DATASET SECTION:
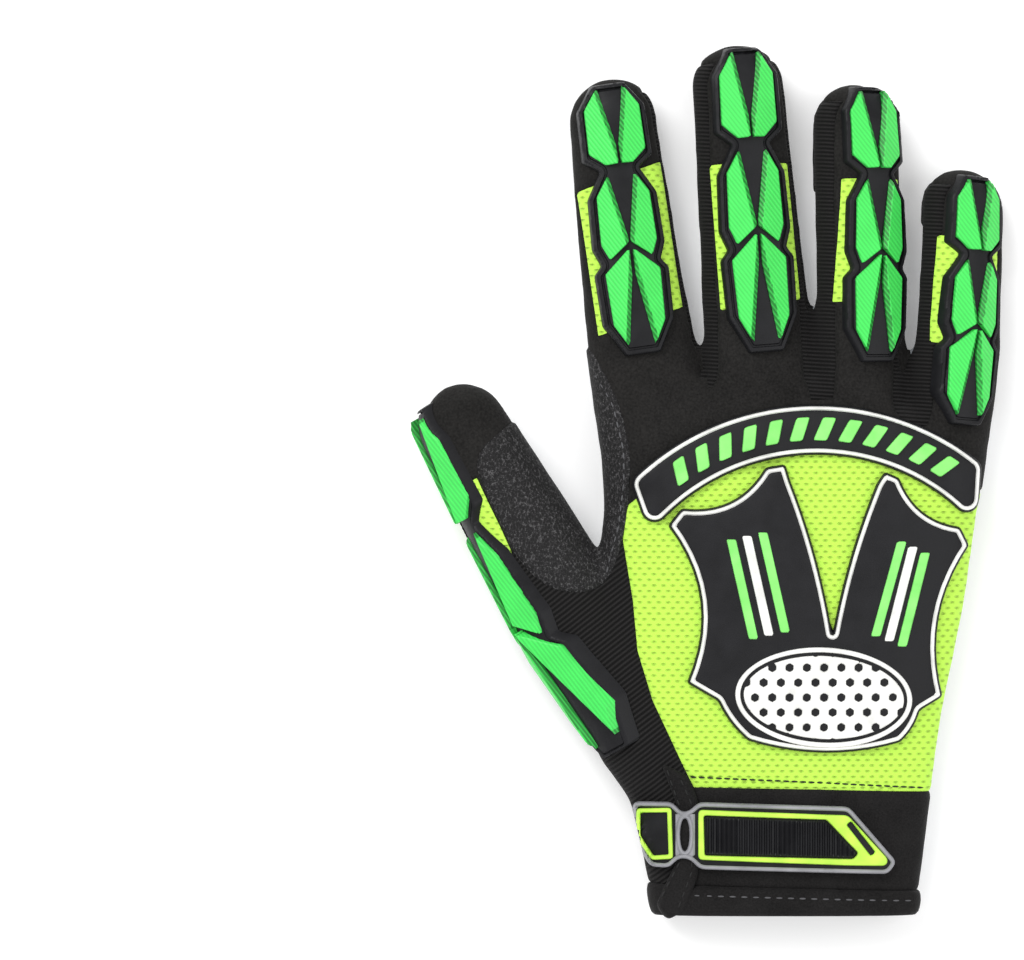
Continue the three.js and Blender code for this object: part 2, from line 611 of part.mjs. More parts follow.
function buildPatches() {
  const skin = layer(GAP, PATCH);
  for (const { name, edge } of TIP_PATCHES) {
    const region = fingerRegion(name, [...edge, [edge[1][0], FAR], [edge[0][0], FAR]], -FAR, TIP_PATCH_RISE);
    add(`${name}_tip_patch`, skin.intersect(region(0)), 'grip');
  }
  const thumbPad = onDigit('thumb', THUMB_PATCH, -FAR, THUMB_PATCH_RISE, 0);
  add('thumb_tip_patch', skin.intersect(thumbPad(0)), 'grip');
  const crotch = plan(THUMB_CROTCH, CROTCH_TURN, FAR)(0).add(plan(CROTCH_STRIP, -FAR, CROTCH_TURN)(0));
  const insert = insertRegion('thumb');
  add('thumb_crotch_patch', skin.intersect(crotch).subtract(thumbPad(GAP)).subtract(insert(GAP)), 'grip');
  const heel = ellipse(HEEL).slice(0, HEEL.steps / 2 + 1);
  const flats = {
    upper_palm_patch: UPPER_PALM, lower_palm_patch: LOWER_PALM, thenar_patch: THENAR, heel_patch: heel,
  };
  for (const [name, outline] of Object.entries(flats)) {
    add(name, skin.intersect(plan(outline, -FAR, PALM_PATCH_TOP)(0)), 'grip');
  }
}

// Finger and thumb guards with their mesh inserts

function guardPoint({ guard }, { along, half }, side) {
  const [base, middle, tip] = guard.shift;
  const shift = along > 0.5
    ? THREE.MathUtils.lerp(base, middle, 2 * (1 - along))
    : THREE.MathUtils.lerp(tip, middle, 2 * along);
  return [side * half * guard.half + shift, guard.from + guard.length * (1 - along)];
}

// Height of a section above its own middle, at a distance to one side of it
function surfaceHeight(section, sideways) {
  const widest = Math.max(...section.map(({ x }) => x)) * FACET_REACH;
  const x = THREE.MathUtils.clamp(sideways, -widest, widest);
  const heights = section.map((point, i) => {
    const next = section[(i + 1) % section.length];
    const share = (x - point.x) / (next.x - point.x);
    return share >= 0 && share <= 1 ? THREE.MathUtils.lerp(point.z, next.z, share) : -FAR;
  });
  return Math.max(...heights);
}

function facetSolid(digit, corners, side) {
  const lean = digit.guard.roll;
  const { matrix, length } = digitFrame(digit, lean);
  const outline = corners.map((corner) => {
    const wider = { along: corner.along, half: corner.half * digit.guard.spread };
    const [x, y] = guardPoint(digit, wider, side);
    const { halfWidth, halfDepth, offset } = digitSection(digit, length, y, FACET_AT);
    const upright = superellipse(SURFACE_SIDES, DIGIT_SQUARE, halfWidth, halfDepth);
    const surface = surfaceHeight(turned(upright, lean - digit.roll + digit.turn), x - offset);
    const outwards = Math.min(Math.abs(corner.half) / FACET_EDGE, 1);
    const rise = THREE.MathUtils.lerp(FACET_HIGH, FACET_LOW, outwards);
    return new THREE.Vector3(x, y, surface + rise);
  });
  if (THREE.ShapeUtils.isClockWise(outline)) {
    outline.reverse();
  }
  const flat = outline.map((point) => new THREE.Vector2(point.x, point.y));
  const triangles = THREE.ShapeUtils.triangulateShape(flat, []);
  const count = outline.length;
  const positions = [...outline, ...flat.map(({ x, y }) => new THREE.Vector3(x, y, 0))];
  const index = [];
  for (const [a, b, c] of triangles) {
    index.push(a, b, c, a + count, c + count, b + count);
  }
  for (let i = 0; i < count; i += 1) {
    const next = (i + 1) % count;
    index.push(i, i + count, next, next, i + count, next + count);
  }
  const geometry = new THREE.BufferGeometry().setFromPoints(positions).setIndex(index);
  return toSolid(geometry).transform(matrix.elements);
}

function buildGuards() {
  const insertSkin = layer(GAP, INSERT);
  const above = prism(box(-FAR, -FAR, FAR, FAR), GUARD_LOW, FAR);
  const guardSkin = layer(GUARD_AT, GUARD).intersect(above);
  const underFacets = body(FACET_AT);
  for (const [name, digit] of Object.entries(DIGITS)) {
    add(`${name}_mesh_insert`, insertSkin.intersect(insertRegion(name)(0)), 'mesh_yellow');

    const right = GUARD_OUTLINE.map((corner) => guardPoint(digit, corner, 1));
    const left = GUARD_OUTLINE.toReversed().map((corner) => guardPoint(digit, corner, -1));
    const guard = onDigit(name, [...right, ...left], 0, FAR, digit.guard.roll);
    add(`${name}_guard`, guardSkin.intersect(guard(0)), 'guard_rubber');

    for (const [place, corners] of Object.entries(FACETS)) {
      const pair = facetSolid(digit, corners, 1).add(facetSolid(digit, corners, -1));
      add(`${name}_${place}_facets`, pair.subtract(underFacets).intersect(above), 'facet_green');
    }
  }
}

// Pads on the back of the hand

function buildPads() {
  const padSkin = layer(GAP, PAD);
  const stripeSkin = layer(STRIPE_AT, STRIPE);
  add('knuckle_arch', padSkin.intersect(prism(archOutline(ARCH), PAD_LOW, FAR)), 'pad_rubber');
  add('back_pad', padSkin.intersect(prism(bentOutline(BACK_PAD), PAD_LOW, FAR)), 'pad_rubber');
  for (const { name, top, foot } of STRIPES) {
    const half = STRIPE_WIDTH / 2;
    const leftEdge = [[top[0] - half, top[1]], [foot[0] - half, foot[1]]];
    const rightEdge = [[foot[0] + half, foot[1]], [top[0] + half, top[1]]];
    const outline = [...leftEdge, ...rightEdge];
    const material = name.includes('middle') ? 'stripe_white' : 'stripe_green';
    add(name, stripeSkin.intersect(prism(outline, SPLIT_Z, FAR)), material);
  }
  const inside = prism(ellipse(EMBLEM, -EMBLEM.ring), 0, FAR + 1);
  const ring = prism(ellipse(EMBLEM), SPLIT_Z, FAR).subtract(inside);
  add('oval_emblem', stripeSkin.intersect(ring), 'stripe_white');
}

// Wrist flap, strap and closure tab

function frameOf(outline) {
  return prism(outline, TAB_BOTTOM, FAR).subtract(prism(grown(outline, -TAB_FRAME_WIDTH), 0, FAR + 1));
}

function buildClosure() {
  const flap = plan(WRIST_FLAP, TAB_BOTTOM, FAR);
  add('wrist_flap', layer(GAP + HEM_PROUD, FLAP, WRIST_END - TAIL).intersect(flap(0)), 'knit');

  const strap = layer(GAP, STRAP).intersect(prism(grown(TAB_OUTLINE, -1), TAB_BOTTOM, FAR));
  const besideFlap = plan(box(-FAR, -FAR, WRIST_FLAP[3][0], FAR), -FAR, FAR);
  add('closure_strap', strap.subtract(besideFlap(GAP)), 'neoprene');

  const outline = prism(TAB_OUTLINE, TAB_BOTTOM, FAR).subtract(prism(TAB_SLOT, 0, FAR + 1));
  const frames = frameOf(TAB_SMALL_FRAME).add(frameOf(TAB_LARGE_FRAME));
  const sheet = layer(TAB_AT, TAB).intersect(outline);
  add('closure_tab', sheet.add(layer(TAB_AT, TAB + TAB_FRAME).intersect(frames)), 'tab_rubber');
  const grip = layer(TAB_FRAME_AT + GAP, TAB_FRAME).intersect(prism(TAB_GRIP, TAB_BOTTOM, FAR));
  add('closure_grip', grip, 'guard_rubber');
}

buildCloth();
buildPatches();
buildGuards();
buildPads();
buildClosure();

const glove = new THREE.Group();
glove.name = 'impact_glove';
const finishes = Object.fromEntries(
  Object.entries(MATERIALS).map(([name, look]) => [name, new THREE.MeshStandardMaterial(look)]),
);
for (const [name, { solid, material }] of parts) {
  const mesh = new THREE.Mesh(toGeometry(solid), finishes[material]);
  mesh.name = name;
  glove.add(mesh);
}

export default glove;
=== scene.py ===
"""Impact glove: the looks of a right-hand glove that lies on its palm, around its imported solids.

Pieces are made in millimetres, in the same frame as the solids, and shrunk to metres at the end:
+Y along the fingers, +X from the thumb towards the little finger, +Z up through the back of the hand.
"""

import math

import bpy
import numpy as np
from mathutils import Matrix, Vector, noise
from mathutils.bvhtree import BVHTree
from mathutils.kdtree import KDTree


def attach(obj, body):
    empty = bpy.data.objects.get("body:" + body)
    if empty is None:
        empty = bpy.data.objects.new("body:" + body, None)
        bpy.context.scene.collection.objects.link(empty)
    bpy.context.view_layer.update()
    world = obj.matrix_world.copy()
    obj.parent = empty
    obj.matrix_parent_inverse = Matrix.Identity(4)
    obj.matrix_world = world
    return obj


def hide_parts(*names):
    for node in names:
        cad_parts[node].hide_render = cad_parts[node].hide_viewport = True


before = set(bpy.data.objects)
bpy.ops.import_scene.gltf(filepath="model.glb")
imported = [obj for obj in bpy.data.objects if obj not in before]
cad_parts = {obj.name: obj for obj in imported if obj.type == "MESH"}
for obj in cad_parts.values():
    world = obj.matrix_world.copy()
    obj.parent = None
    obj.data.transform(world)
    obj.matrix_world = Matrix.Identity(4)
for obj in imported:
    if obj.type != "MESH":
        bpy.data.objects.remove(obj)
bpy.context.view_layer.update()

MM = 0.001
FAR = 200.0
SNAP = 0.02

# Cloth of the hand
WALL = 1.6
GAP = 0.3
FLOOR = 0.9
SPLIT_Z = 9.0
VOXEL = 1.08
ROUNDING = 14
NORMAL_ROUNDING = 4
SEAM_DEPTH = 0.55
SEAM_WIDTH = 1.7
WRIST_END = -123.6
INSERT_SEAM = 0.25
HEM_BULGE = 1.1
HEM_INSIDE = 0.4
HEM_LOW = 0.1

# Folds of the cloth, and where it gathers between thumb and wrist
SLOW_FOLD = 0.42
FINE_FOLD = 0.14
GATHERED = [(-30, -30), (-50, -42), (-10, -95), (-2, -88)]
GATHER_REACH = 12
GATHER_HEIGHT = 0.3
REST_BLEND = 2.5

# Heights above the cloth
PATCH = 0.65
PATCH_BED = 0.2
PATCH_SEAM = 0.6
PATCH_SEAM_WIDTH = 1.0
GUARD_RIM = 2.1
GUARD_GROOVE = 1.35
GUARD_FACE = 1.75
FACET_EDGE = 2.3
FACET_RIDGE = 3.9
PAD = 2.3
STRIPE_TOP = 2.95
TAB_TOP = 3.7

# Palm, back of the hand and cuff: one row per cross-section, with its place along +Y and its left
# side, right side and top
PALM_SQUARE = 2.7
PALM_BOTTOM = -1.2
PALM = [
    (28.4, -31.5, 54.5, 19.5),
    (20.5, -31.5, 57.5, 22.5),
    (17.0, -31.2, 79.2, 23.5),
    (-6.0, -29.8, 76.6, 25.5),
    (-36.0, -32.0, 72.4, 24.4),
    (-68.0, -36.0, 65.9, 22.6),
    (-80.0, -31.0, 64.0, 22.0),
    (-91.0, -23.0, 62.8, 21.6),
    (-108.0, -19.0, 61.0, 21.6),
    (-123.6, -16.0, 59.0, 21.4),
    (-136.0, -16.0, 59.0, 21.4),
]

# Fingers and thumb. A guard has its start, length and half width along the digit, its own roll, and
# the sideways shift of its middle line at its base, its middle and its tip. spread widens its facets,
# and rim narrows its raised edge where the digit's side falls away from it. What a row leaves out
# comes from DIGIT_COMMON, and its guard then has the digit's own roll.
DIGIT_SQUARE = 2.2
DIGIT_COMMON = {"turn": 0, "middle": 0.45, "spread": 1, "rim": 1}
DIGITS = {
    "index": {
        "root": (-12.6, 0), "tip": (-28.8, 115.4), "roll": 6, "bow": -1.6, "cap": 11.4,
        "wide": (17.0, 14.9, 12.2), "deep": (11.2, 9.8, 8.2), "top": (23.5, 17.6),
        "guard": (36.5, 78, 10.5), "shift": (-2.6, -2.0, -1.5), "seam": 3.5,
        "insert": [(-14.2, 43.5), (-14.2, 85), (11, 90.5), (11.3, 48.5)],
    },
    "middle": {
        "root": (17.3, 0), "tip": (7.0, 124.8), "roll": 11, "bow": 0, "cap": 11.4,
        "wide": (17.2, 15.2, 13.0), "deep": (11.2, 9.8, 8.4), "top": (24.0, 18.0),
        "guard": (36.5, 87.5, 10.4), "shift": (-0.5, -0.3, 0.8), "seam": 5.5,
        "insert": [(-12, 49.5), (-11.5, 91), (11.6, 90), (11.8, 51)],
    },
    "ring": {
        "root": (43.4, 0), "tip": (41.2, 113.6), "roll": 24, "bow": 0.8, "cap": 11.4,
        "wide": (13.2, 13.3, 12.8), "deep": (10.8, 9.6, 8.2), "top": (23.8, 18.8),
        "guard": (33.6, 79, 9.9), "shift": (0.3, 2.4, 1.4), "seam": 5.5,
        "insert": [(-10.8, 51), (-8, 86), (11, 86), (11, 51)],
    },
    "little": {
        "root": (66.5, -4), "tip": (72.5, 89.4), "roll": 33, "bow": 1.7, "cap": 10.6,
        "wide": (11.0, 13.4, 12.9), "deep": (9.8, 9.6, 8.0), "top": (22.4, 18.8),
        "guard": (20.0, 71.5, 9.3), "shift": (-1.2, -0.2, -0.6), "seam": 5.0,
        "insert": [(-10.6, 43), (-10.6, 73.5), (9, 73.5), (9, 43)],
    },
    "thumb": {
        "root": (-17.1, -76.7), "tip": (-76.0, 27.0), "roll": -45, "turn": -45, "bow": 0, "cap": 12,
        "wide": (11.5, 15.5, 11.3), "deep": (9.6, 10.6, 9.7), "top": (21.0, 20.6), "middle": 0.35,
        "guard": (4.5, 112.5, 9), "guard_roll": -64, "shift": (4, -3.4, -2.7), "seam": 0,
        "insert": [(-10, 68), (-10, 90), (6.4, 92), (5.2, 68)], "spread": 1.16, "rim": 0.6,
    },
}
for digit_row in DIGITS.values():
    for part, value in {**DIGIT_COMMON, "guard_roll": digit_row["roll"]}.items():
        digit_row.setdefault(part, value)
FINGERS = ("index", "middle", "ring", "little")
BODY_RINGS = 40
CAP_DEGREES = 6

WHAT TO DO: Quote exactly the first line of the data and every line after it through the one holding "their mesh inserts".

EXERCISE SOLUTION:
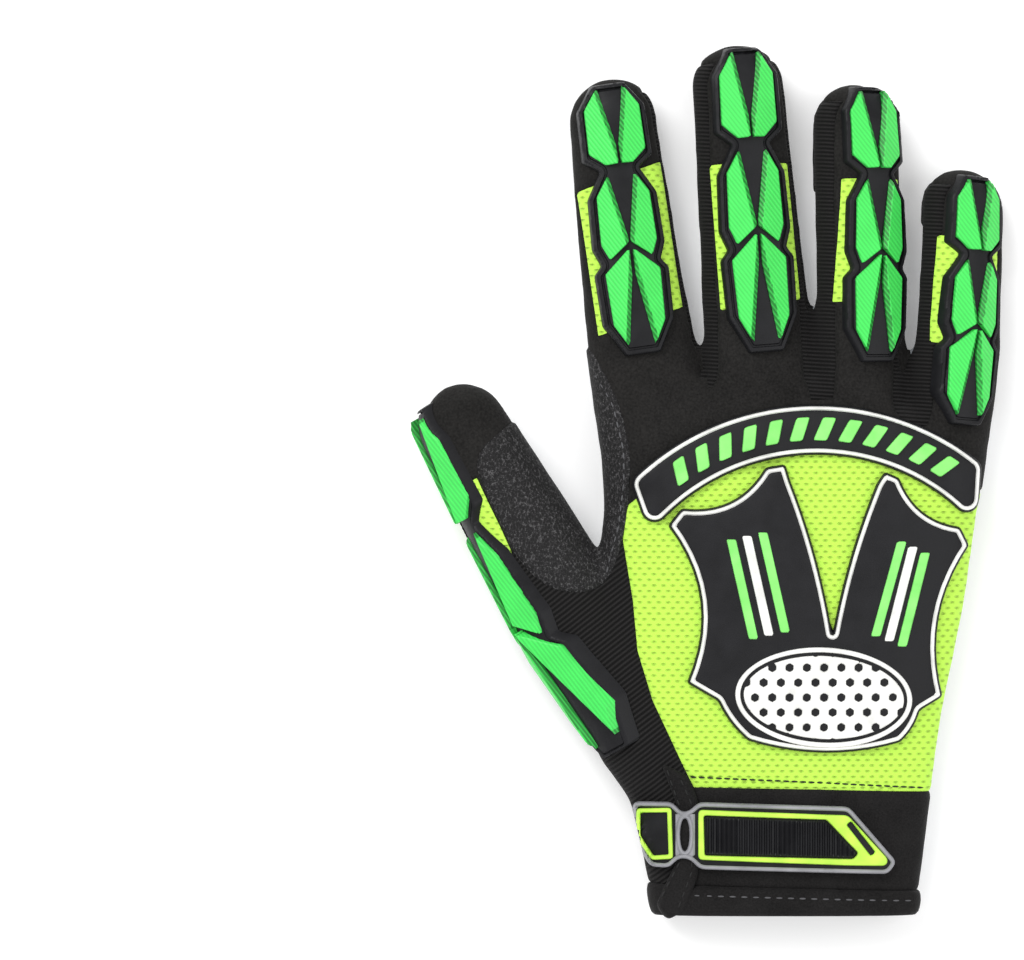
Continue the three.js and Blender code for this object: part 2, from line 611 of part.mjs. More parts follow.
function buildPatches() {
  const skin = layer(GAP, PATCH);
  for (const { name, edge } of TIP_PATCHES) {
    const region = fingerRegion(name, [...edge, [edge[1][0], FAR], [edge[0][0], FAR]], -FAR, TIP_PATCH_RISE);
    add(`${name}_tip_patch`, skin.intersect(region(0)), 'grip');
  }
  const thumbPad = onDigit('thumb', THUMB_PATCH, -FAR, THUMB_PATCH_RISE, 0);
  add('thumb_tip_patch', skin.intersect(thumbPad(0)), 'grip');
  const crotch = plan(THUMB_CROTCH, CROTCH_TURN, FAR)(0).add(plan(CROTCH_STRIP, -FAR, CROTCH_TURN)(0));
  const insert = insertRegion('thumb');
  add('thumb_crotch_patch', skin.intersect(crotch).subtract(thumbPad(GAP)).subtract(insert(GAP)), 'grip');
  const heel = ellipse(HEEL).slice(0, HEEL.steps / 2 + 1);
  const flats = {
    upper_palm_patch: UPPER_PALM, lower_palm_patch: LOWER_PALM, thenar_patch: THENAR, heel_patch: heel,
  };
  for (const [name, outline] of Object.entries(flats)) {
    add(name, skin.intersect(plan(outline, -FAR, PALM_PATCH_TOP)(0)), 'grip');
  }
}

// Finger and thumb guards with their mesh inserts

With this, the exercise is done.